→ Problem
Reproduce each of the lines word for word.

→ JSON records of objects
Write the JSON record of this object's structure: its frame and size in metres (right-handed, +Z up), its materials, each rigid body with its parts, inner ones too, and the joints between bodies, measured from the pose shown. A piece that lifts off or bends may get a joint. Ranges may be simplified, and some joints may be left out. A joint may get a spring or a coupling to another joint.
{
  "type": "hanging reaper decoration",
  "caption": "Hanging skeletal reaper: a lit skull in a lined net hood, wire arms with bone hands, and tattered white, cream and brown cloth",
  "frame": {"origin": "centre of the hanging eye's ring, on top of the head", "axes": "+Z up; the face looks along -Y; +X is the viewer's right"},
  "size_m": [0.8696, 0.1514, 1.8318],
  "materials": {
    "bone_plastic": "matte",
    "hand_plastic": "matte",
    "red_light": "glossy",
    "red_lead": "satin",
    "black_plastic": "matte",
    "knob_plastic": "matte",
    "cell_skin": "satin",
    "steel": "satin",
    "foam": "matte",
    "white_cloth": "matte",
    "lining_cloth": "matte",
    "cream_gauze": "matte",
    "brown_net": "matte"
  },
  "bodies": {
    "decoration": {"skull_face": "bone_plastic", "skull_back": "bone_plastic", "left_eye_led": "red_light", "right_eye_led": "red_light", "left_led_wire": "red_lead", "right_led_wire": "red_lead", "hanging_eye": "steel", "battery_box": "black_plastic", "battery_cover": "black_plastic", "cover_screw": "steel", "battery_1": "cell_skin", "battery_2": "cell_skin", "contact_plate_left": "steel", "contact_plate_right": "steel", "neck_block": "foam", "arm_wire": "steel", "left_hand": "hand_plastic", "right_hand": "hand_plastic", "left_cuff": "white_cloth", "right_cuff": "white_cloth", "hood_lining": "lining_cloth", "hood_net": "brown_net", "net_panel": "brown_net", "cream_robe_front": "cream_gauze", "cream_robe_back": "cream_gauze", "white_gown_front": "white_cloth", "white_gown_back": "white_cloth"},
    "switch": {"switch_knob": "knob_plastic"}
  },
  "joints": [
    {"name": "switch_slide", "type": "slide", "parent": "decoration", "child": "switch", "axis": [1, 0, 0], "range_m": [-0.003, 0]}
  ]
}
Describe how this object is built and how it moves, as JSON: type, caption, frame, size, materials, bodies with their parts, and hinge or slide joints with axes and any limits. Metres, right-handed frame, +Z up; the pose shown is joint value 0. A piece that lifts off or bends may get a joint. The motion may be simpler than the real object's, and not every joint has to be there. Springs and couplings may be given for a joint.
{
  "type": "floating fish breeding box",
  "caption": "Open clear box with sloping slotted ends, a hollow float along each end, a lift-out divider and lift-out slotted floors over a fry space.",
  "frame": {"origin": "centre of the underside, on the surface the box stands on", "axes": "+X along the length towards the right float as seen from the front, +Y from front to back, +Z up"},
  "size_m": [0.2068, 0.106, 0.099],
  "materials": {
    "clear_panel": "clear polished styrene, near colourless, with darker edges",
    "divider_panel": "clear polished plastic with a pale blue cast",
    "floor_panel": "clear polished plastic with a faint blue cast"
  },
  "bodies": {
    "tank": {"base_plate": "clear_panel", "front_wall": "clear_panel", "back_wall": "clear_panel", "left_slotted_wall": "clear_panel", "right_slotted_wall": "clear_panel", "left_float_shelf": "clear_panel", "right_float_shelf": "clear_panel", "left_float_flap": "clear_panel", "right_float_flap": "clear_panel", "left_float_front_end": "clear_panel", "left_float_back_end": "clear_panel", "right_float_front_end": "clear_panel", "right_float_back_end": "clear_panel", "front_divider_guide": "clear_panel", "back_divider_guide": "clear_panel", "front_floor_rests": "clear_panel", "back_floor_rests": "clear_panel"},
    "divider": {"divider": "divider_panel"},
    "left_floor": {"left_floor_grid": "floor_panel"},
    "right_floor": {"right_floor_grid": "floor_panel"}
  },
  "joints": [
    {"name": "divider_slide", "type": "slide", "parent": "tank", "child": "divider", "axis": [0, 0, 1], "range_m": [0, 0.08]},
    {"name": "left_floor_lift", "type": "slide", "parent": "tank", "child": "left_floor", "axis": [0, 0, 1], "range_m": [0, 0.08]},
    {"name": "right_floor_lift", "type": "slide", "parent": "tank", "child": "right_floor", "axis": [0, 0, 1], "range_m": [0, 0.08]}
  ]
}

→ Result for this exercise
Write the JSON record of this object's structure: its frame and size in metres (right-handed, +Z up), its materials, each rigid body with its parts, inner ones too, and the joints between bodies, measured from the pose shown. A piece that lifts off or bends may get a joint. Ranges may be simplified, and some joints may be left out. A joint may get a spring or a coupling to another joint.
{
  "type": "hanging reaper decoration",
  "caption": "Hanging skeletal reaper: a lit skull in a lined net hood, wire arms with bone hands, and tattered white, cream and brown cloth",
  "frame": {"origin": "centre of the hanging eye's ring, on top of the head", "axes": "+Z up; the face looks along -Y; +X is the viewer's right"},
  "size_m": [0.8696, 0.1514, 1.8318],
  "materials": {
    "bone_plastic": "matte",
    "hand_plastic": "matte",
    "red_light": "glossy",
    "red_lead": "satin",
    "black_plastic": "matte",
    "knob_plastic": "matte",
    "cell_skin": "satin",
    "steel": "satin",
    "foam": "matte",
    "white_cloth": "matte",
    "lining_cloth": "matte",
    "cream_gauze": "matte",
    "brown_net": "matte"
  },
  "bodies": {
    "decoration": {"skull_face": "bone_plastic", "skull_back": "bone_plastic", "left_eye_led": "red_light", "right_eye_led": "red_light", "left_led_wire": "red_lead", "right_led_wire": "red_lead", "hanging_eye": "steel", "battery_box": "black_plastic", "battery_cover": "black_plastic", "cover_screw": "steel", "battery_1": "cell_skin", "battery_2": "cell_skin", "contact_plate_left": "steel", "contact_plate_right": "steel", "neck_block": "foam", "arm_wire": "steel", "left_hand": "hand_plastic", "right_hand": "hand_plastic", "left_cuff": "white_cloth", "right_cuff": "white_cloth", "hood_lining": "lining_cloth", "hood_net": "brown_net", "net_panel": "brown_net", "cream_robe_front": "cream_gauze", "cream_robe_back": "cream_gauze", "white_gown_front": "white_cloth", "white_gown_back": "white_cloth"},
    "switch": {"switch_knob": "knob_plastic"}
  },
  "joints": [
    {"name": "switch_slide", "type": "slide", "parent": "decoration", "child": "switch", "axis": [1, 0, 0], "range_m": [-0.003, 0]}
  ]
}
Describe how this object is built and how it moves, as JSON: type, caption, frame, size, materials, bodies with their parts, and hinge or slide joints with axes and any limits. Metres, right-handed frame, +Z up; the pose shown is joint value 0. A piece that lifts off or bends may get a joint. The motion may be simpler than the real object's, and not every joint has to be there. Springs and couplings may be given for a joint.
{
  "type": "floating fish breeding box",
  "caption": "Open clear box with sloping slotted ends, a hollow float along each end, a lift-out divider and lift-out slotted floors over a fry space.",
  "frame": {"origin": "centre of the underside, on the surface the box stands on", "axes": "+X along the length towards the right float as seen from the front, +Y from front to back, +Z up"},
  "size_m": [0.2068, 0.106, 0.099],
  "materials": {
    "clear_panel": "clear polished styrene, near colourless, with darker edges",
    "divider_panel": "clear polished plastic with a pale blue cast",
    "floor_panel": "clear polished plastic with a faint blue cast"
  },
  "bodies": {
    "tank": {"base_plate": "clear_panel", "front_wall": "clear_panel", "back_wall": "clear_panel", "left_slotted_wall": "clear_panel", "right_slotted_wall": "clear_panel", "left_float_shelf": "clear_panel", "right_float_shelf": "clear_panel", "left_float_flap": "clear_panel", "right_float_flap": "clear_panel", "left_float_front_end": "clear_panel", "left_float_back_end": "clear_panel", "right_float_front_end": "clear_panel", "right_float_back_end": "clear_panel", "front_divider_guide": "clear_panel", "back_divider_guide": "clear_panel", "front_floor_rests": "clear_panel", "back_floor_rests": "clear_panel"},
    "divider": {"divider": "divider_panel"},
    "left_floor": {"left_floor_grid": "floor_panel"},
    "right_floor": {"right_floor_grid": "floor_panel"}
  },
  "joints": [
    {"name": "divider_slide", "type": "slide", "parent": "tank", "child": "divider", "axis": [0, 0, 1], "range_m": [0, 0.08]},
    {"name": "left_floor_lift", "type": "slide", "parent": "tank", "child": "left_floor", "axis": [0, 0, 1], "range_m": [0, 0.08]},
    {"name": "right_floor_lift", "type": "slide", "parent": "tank", "child": "right_floor", "axis": [0, 0, 1], "range_m": [0, 0.08]}
  ]
}